Еще одно пищевое воспоминание тех лет (скорее всего, апреля 1944-го) мамин день рождения, который вообще праздновался редко, но для сорокалетнего юбилея могло быть сделано исключение. Гостей было немного, сидели не в “столовой” (папином кабинете), а в средней комнате (будущей моей). Была мамина любимая младшая двоюродная сестра, красавица тетя Саночка (Сусанна Абрамовна), потом рано умершая (раньше мамы, которая ее смерть переживала тяжело и пережила ненадолго), был наш сосед по квартире, дедушка (очень добрый, хотя и очень-очень двоюродный) Давид Исаевич (Шейнис). Он принес маме маленькую баночку сметаны (граммов 100–150). Достать такое тогда было трудно, и подарок был маме особенно дорог, потому что масла она есть не могла.
В том же году или немного позже, уже на мой день рождения, две гостьи не сговариваясь испекли похожие сладкие пирожки, бросив вызов дипломатическим способностям именинника. Опять-таки со слов умиленных родителей, известен его соломонов вердикт:
– Они одинаково вкусные, хотя разного вкуса.
Не знаю, как увернуться от обвинений в нарциссизме, да еще по поводу малопримечательного детского лепета, но не удержусь от того, чтобы усмотреть в двух чудом спасенных от забвения высказываниях прообразы моей любви к четко замкнутым сюжетам и к, казалось бы, взаимоисключающим поэтическим системам.
Консерватизм психологически понятен еще и потому, что нашим прошлым является детство, сохраняющее притягательность, даже если проходило оно не в лучших условиях.
Два года моего детства – от четырех до шести – пришлись на эвакуацию. Мы жили сначала в совхозе под Свердловском, а потом в самом городе, на ВИЗе, в поселке Верхне-Исетского завода. Папа[3] работал в Свердловской и переведенной на Урал Киевской консерваториях, так что мы не голодали. Все же питались мы (папа, мама, папина мама и я) много скромнее, чем раньше; часто ужин состоял из картофельного блина, крест-накрест разрезанного на четыре части.
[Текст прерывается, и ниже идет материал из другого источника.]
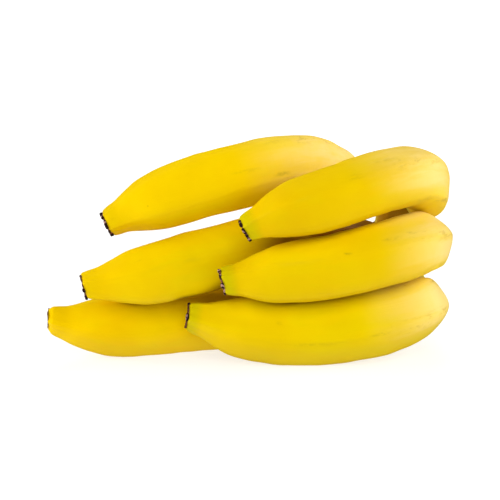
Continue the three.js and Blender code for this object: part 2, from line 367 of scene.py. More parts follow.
def loft(rings):
    """Points and faces of a closed skin through an array of rings, with a fan at each end."""
    count, sides, _ = rings.shape
    first, last = count * sides, count * sides + 1
    points = np.concatenate([rings.reshape(-1, 3), [rings[0].mean(0)], [rings[-1].mean(0)]])
    neighbours = [(a, (a + 1) % sides) for a in range(sides)]
    faces = []
    for ring in range(count - 1):
        near, far = ring * sides, (ring + 1) * sides
        faces += [(near + a, near + b, far + b, far + a) for a, b in neighbours]
    faces += [(first, b, a) for a, b in neighbours]
    faces += [(last, far + a, far + b) for a, b in neighbours]
    flat = points[np.array([face[:3] for face in faces])]
    volume = np.einsum("ij,ij->i", flat[:, 0], np.cross(flat[:, 1], flat[:, 2])).sum()
    if volume < 0:
        faces = [face[::-1] for face in faces]
    return points, faces


def vertex_vectors(mesh, field):
    """A mesh's vertex places or normals."""
    vectors = np.zeros(len(mesh.vertices) * 3)
    mesh.vertices.foreach_get(field, vectors)
    return vectors.reshape(-1, 3)


def add_values(piece, **stored):
    """Stores named values or vectors for the points of a piece, for its material to read."""
    for name, values in stored.items():
        kind, field = ("FLOAT", "value") if values.ndim == 1 else ("FLOAT_VECTOR", "vector")
        attribute = piece.data.attributes.new(name, kind, "POINT")
        attribute.data.foreach_set(field, values.astype(np.float32).ravel())


def add_ring_values(piece, **stored):
    """Stores values for the points of a lofted piece's rings, and their means for its two end centres."""
    for name, values in stored.items():
        ends = [values[:1].mean(1), values[-1:].mean(1)]
        add_values(piece, **{name: np.concatenate([values.reshape(-1, *values.shape[2:]), *ends])})


# ---------------------------------------------------------------- pieces

# How green the peel still is, from 0 to 1, behind each blossom end and along the body; how far from the
# end, in millimetres, the tip's green reaches; and how green each neck turns, and where.
UNRIPE = {"front_top": (0.75, 0.12), "front_middle": (0.85, 0.15), "front_bottom": (0.75, 0.2),
          "back_top": (0.15, 0.03), "back_middle": (0.1, 0), "back_bottom": (0, 0)}
GREEN_TIP = (13, 3)
NECK_GREEN = 0.9
GREEN_NECK = (0.8, 0.93)
# The shares of each finger between which its peel turns pale, partly as waxy bloom and partly as a
# painted highlight; how pale it gets, how much sooner that comes along the top, and how far up the skin
# has to face to be as pale as that.
WAX_AND_HIGHLIGHT = {"front_top": (0.35, 0.6, 0.95, 0.05, -0.08), "front_middle": (0.42, 0.7, 1.35, -0.01, -0.2),
        "front_bottom": (0.46, 0.77, 1.4, 0, -0.2), "back_top": (0.38, 0.68, 0.9, 0, -0.2),
        "back_middle": (0.8, 0.9, 0, 0, -0.2), "back_bottom": (0.75, 0.9, 0.3, 0, -0.2)}
# Where the wax and painted highlight fade before the neck, and how much further down than that the
# skin with none of them faces.
WAX_AND_HIGHLIGHT_ENDS = (0.97, 0.84)
WAX_AND_HIGHLIGHT_UNDER = 0.7
# How far down its sides a ridge at the pale bend is worn: a smaller power of its crest reaches further.
WORN_POWER = 0.15
# Each finger's tint, as gains on red and green, partly its own colour and partly painted light, brighter
# towards the bend; and where along the finger the three stand: behind its blossom end, along its middle
# and at its bend.
TINTS = {"front_top": [(0.9, 0.87), (0.93, 0.9), (1.0, 1.0)],
         "front_middle": [(0.9, 0.91), (0.96, 0.93), (1.02, 1.06)],
         "front_bottom": [(1.0, 1.02), (0.98, 1.01), (1.02, 1.05)],
         "back_top": [(0.92, 0.9), (1.02, 1.04), (1.03, 1.09)],
         "back_middle": [(0.97, 0.98), (1.05, 1.15), (1.1, 1.2)],
         "back_bottom": [(1.0, 0.99), (1.05, 1.07), (1.04, 1.05)]}
TINT_PLACES = [0.06, 0.4, 0.72]
# Painted bounce light: the front row's fingers are painted lighter near a neighbour, where they would
# light each other up: by the first value below on their tops and inside their bends, and by LIFT_DEEP more
# on a top right beside it. LIFT_TOP is how far up the skin faces and the gap in millimetres, and LIFT_BEND
# has the place along the finger between the two. Green is lifted LIFT_GREEN times as much as red.
PAINTED_BOUNCE = 0.16
LIFT_TOP = ((0.1, 0.7), (18, 5))
LIFT_BEND = ((0, -0.5), (0.52, 0.6), (30, 15))
LIFT_DEEP = 0.12
LIFT_DEEP_GAP = (9, 3)
LIFT_GREEN = 1.3
# Painted shade on back fingers where they lie behind the front row: the share of the length where
# that starts, the gaps, in millimetres, at which the shade starts and is full, how far up its skin
# has to face there, and the share of the length past which the whole neck is painted brown as shade.
PAINTED_SHADE_BEHIND = {"back_middle": (0.455, (30, 12), -1, 0.62), "back_bottom": (0.33, (26, 2), 0.7, 1.5)}
# Over how much of the finger's length that painted shade comes, how much sooner and weaker it is
# underneath, over how much of the skin's tilt it fades, where it fades as the skin faces the rear, and the
# neck's edge.
SHADE_BAND = 0.12
SHADE_SOONER = 0.25
SHADE_UNDER = 0.4
SHADE_TILT = 0.3
SHADE_REAR = (0.75, 0.2)
NECK_EDGE = 0.04
# Painted shade in the crevices: the gaps to any other finger, in millimetres, at which the peel starts
# to be painted darker and is darkest, on undersides and on tops.
CREVICE_SHADE = {name: (6, 2.5) for name in FINGERS} | {"front_middle": (9, 5.5)}
CREVICE_SHADE_TOPS = {name: (0.2, 0.1) for name in FINGERS}
CREVICE_SHADE_TOPS |= {"front_bottom": (3.5, 1.5), "back_bottom": (3.5, 1.5)}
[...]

Последствия такой диеты для моего здоровья оказались самыми благотворными – я излечился от мучившего меня в Москве диатеза, против которого бессильны были (или который вызывали?) бесконечно испытывавшиеся врачами комбинации соков, фруктов, бульонов и т. п. У меня развился бешеный аппетит (сохранившийся по сей день), и меня ставили в пример капризной малоежке Наде из другой музыкальной семьи, жившей в совхозе в той же избе, что наша и еще две эвакуированных. Роль образцового пай-мальчика неблагодарна, и понятно, что Надя должна была меня возненавидеть. Во всяком случае, именно так я предпочитаю объяснять себе оскорбительное равнодушие, проявленное ею к моим воздыханиям, когда восемью годами позже мы оказались в одном и том же пионерском лагере Союза композиторов.
Интересно, что и на этот раз причиной моей отправки “в люди” послужили исторические события: папа был уволен из консерватории в ходе кампании против “космополитизма” (1949), и об отдыхе в композиторском Доме творчества где-нибудь в Карелии или на Рижском взморье пришлось на некоторое время забыть. К удивлению родителей, я был в восторге от лагерной жизни и охотно остался на второй месяц. Помню, как ужаснули маму (из Москвы вызвавшую меня к телефону в кабинет директора, чтобы обсудить вопрос о второй смене) мои слова, что “добавки дают вволю”. Она решила, что нас держат впроголодь.
Так или иначе, мой аппетит, а с ним и здоровая неприхотливость в пище остались при мне. Впрочем, неприхотливость не то слово. Вернее будет сказать – требовательная приверженность к привычному минимуму: хлебу с маслом, котлетам с картошкой, чаю с сахаром.